El ajedrez en Samarcanda

 Confieso que no soy jugador de ajedrez. Con todo, me parece que el ajedrez resulta fascinante y sugestivo incluso para quienes no lo jugamos. Hay algo hipnótico en el tablero y en las piezas alineadas en formación unas frente a otras. Algo que materializa la metáfora bélica que subyace en el juego y contagia esa trepidación que produciría ver a dos ejércitos a punto de entablar combate.

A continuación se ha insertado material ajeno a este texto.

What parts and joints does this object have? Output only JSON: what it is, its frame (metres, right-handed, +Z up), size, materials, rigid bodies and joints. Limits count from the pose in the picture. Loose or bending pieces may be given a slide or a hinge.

Tal vez sea por esto que hasta quienes han tenido bajo su mando ejércitos verdaderos y han decidido sobre los destinos de muchos pueblos se hayan entregado con delectación a este juego. Dicen que Napoleón, por ejemplo, fue un gran amante del ajedrez, aunque un jugador mediocre. También el feroz Tamerlán, el gran conquistador turcomongol de las postrimerías de la Edad Media, tuvo afición por el ajedrez. ¿Quién hubiera dicho que el destructor de ciudades, el que envió a la muerte, según algunos cálculos, a diecisiete millones de personas, pudiese entretener su tiempo meditando sobre el movimiento de una pieza de marfil en el tablero?

Ruy González de Clavijo, el embajador que el rey Enrique III de Castilla envió a las entrañas del continente asiático, dejó constancia escrita de ello en la crónica de su viaje a Samarcanda, la capital del imperio de Tamerlán. Durante uno de los días de su estancia en la ciudad, en septiembre de 1404, Clavijo anotó que Tamerlán había pasado buena parte de la jornada jugando al ajedrez con unos árabes de los que allí llamaban «zaytes»:

Y el Señor jugó este día al ajedrez una gran pieza con unos Zaytes [...]

No sabemos si el tártaro era un ajedrecista hábil, pero por lo que cuenta Clavijo está claro que jugar con él debía de ser un trance bastante delicado. Refiere el embajador castellano que cuando en otra ocasión estos «zaytes» aprovecharon la partida de ajedrez para formularle a Tamerlán una petición que no fue de su agrado, les dio una respuesta tan colérica que daban gracias al cielo de haber salido con vida:

Y de tal son lo dijo él, que [...] aún decían que se maravillaban cómo no los mandaba matar, o cómo escaparon sin pena.

Conociendo, pues, cómo las gastaba el gran emperador de los tártaros, el mismo que había levantado en los confines de su reino cuatro torres hechas con los cráneos de sus enemigos y que castigaba el más leve descuido de un cortesano haciéndole perforar las narices, puede uno figurarse el sudor frío que les correría a aquellos «zaytes» cada vez que Tamerlán les ponía un peón a tiro. Como en esos problemas de ajedrez que suelen incluir los pasatiempos de los periódicos —«Blancas juegan y ganan» o «Negras juegan y ganan»— cabe imaginar que aquellas partidas tendrían siempre idéntico planteamiento en términos ajedrecísticos: «Tamerlán juega y gana».

¡La regla que convenía aprender para jugar al ajedrez en Samarcanda!